Of the issues that I believe need to change, the first is the source data. The Bill ensures that every seat, with a few exceptions, has roughly the same numbers of voters within it so that, in the words of the Government,

“every vote counts the same”.

However, constituencies of equal size will not change some MPs being elected on fewer votes than other MPs, because turnouts always differ from seat to seat. The way to make every person count equally is to count seat boundaries not by the number of registered voters in a constituency but by the number of people. This is what most modern democracies do.

When a constituent asks a Member of Parliament for help, help is given whether or not they are registered to vote. Everyone who lives in the constituency is treated equally. Our boundary reviews should therefore treat people equally. For example, where I live, in Lewisham, the electoral roll figure in December 2019 was just over 223,000, but according to ONS figures, the population of Lewisham is over 303, 000—a difference of more than 80,000 people, and equivalent to an extra parliamentary constituency. Using population figures as the source data to draw Westminster seat boundaries, instead of the electoral roll, will mean that a heavy workload will not rest on too few shoulders and people can be represented equally.

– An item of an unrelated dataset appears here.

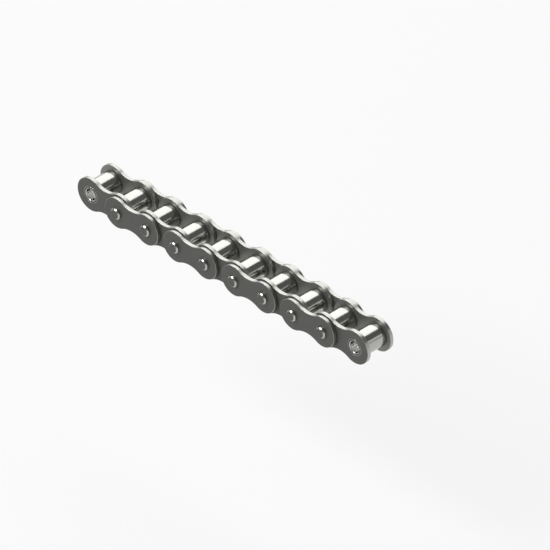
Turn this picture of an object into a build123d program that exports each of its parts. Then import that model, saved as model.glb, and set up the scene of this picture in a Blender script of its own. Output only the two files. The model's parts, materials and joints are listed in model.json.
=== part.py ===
from build123d import *
import os

# A straight length of single-strand roller chain. Roller links (two inner plates pressed on two
# bushes) alternate with pin links (two outer plates pressed on two pins), and a free roller turns
# on every bush. Both ends are roller links, so each end offers an open bush to a connecting link.
# Stations are the pin centres, numbered from 1. Station 1 is at the origin, on the pitch line.
# +X runs along the chain, +Y across it (front is the -Y side), +Z up.

# Chain
PITCH = 19.05                  # from one pin centre to the next
ROLLER_LINKS = 5               # the pin links between them are one fewer
INNER_WIDTH = 12.70            # between the inner plates, where the sprocket tooth runs

# Plates: height over the round lobes, height at the waist, thickness
INNER_PLATE_HEIGHT = 17.30
INNER_PLATE_WAIST = 12.50
INNER_PLATE_THICKNESS = 1.85
OUTER_PLATE_HEIGHT = 15.80
OUTER_PLATE_WAIST = 11.15
OUTER_PLATE_THICKNESS = 1.85

# Pins, bushes and rollers
PIN_DIAMETER = 5.96
PIN_PROJECTION = 1.50          # each pin end stands this far out of its outer plate
PIN_CHAMFER = 0.40
BUSH_WALL = 1.22
BUSH_CHAMFER = 0.30            # lead-in at each mouth of the bore
ROLLER_DIAMETER = 11.91

# Clearances
PIN_CLEARANCE = 0.03           # radial, pin in bush
ROLLER_CLEARANCE = 0.06        # radial, roller on bush
ROLLER_SIDE_CLEARANCE = 0.15   # roller end to inner plate, each side
PLATE_SIDE_CLEARANCE = 0.10    # inner plate to outer plate, each side

# Worked out from the sizes above
STATIONS = 2 * ROLLER_LINKS
BORE_DIAMETER = PIN_DIAMETER + 2 * PIN_CLEARANCE
BUSH_DIAMETER = BORE_DIAMETER + 2 * BUSH_WALL
BUSH_LENGTH = INNER_WIDTH + 2 * INNER_PLATE_THICKNESS
ROLLER_BORE = BUSH_DIAMETER + 2 * ROLLER_CLEARANCE
ROLLER_LENGTH = INNER_WIDTH - 2 * ROLLER_SIDE_CLEARANCE
OUTER_WIDTH = BUSH_LENGTH + 2 * PLATE_SIDE_CLEARANCE
PIN_LENGTH = OUTER_WIDTH + 2 * (OUTER_PLATE_THICKNESS + PIN_PROJECTION)
INNER_PLATE_Y = (INNER_WIDTH + INNER_PLATE_THICKNESS) / 2
OUTER_PLATE_Y = (OUTER_WIDTH + OUTER_PLATE_THICKNESS) / 2


def station_x(station):
    """Place of a pin centre along the chain."""
    return (station - 1) * PITCH


def plate_outline(height, waist):
    """Waisted outline about the middle of a link: two round lobes one pitch apart, joined by a web
    that two large arcs hollow from above and below. Each arc touches both lobes, so the edge has
    no corner."""
    lobe = height / 2
    half_pitch = PITCH / 2
    half_waist = waist / 2
    hollow = (half_pitch**2 + half_waist**2 - lobe**2) / (2 * (lobe - half_waist))
    hollow_centre = half_waist + hollow
    share = lobe / (lobe + hollow)
    touch_x = half_pitch * (1 - share)
    touch_z = hollow_centre * share
    outline = Rectangle(2 * touch_x, 2 * touch_z)
    for side in (-1, 1):
        outline -= Pos(0, side * hollow_centre) * Circle(hollow)
    for side in (-1, 1):
        outline += Pos(side * half_pitch, 0) * Circle(lobe)
    return outline


def link_plate(height, waist, thickness, hole_diameter):
    """Stamped plate standing in the XZ plane, centred on its link, with a press-fit hole in each
    lobe."""
    outline = plate_outline(height, waist)
    for side in (-1, 1):
        outline -= Pos(side * PITCH / 2, 0) * Circle(hole_diameter / 2)
    return Rot(X=90) * extrude(outline, thickness / 2, both=True)


def bush():
    """Sleeve that the inner plates are pressed on, flush with their outer faces."""
    outside = Cylinder(BUSH_DIAMETER / 2, BUSH_LENGTH)
    sleeve = outside - Cylinder(BORE_DIAMETER / 2, BUSH_LENGTH)
    mouths = sleeve.edges().filter_by(GeomType.CIRCLE).group_by(SortBy.RADIUS)[0]
    return Rot(X=90) * chamfer(mouths, BUSH_CHAMFER)


def roller():
    """Free roller that turns on its bush between the inner plates."""
    outside = Cylinder(ROLLER_DIAMETER / 2, ROLLER_LENGTH)
    return Rot(X=90) * (outside - Cylinder(ROLLER_BORE / 2, ROLLER_LENGTH))


def pin():
    """Plain pin with chamfered ends that stand out of the outer plates."""
    shank = Cylinder(PIN_DIAMETER / 2, PIN_LENGTH)
    return Rot(X=90) * chamfer(shank.edges().filter_by(GeomType.CIRCLE), PIN_CHAMFER)


def pair_of_plates(kind, number, station, plate, plate_y):
    """The front and back plate of the link whose first pin centre is at the given station."""
    middle = station_x(station) + PITCH / 2
    return {
        f"{kind}_plate_{number}_front": Pos(middle, -plate_y, 0) * plate,
        f"{kind}_plate_{number}_back": Pos(middle, plate_y, 0) * plate,
    }


def roller_links():
    """Inner plates, bushes and rollers."""
    plate = link_plate(INNER_PLATE_HEIGHT, INNER_PLATE_WAIST, INNER_PLATE_THICKNESS, BUSH_DIAMETER)
    nodes = {}
    for number in range(1, ROLLER_LINKS + 1):
        nodes |= pair_of_plates("inner", number, 2 * number - 1, plate, INNER_PLATE_Y)
    for station in range(1, STATIONS + 1):
        nodes[f"bush_{station}"] = Pos(station_x(station), 0, 0) * bush()
        nodes[f"roller_{station}"] = Pos(station_x(station), 0, 0) * roller()
    return nodes


def pin_links():
    """Outer plates and pins. A pin has the number of the bush and roller that it passes through."""
    plate = link_plate(OUTER_PLATE_HEIGHT, OUTER_PLATE_WAIST, OUTER_PLATE_THICKNESS, PIN_DIAMETER)
    nodes = {}
    for number in range(1, ROLLER_LINKS):
        nodes |= pair_of_plates("outer", number, 2 * number, plate, OUTER_PLATE_Y)
    for station in range(2, STATIONS):
        nodes[f"pin_{station}"] = Pos(station_x(station), 0, 0) * pin()
    return nodes


os.makedirs("parts", exist_ok=True)
for node, solid in (roller_links() | pin_links()).items():
    export_step(solid, f"parts/{node}.step")
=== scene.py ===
import json
import math

import bmesh
import bpy
from mathutils import Matrix, Vector


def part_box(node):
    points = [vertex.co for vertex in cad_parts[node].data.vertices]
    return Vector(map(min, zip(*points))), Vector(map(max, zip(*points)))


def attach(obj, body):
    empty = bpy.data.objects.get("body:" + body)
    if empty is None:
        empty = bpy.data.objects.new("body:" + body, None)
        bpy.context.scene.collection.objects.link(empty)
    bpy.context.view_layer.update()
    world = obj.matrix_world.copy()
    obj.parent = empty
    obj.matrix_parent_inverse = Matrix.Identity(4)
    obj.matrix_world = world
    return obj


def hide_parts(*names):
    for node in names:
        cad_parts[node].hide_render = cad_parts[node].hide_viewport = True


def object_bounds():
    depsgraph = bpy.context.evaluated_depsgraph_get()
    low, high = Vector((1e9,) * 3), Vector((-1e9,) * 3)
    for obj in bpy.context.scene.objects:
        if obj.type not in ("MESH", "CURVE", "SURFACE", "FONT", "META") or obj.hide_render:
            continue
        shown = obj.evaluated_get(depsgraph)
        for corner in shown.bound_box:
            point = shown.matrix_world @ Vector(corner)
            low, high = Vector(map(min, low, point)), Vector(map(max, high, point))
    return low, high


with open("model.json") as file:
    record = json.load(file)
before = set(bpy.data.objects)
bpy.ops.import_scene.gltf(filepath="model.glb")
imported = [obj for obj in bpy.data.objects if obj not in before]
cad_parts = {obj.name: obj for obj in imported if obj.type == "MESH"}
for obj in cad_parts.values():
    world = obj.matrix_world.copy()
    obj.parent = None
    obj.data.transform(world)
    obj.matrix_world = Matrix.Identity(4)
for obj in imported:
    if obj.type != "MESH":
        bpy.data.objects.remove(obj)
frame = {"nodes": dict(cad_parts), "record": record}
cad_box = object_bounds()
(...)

If the data source remains the electoral roll, we need to make sure that it is as complete and accurate as possible.

That leads me to my second point: the enumeration date. More than a million people registered to vote between December 2018 and December 2019. Given this huge increase, will the noble Lord expand on the reasoning behind deciding to use March 2020 as the enumeration date? Is the register at March 2020 more accurate and complete than it was in December 2019? If so, what is the difference in electoral numbers between the two dates?

Finally, the electoral quota is too narrow and hampers the commission’s ability to listen to sensible representations from the community. The commission needs flexibility to make sensible adjustments to seat boundaries to ensure that people in communities that have built up around, for example, geographic locations, transport hubs, university campuses, large factories, places of worship, community centres or housing estates are effectively represented. Effective representation should be as important to the commission as equalising seat numbers. I look forward to the noble Lord’s response on these three issues.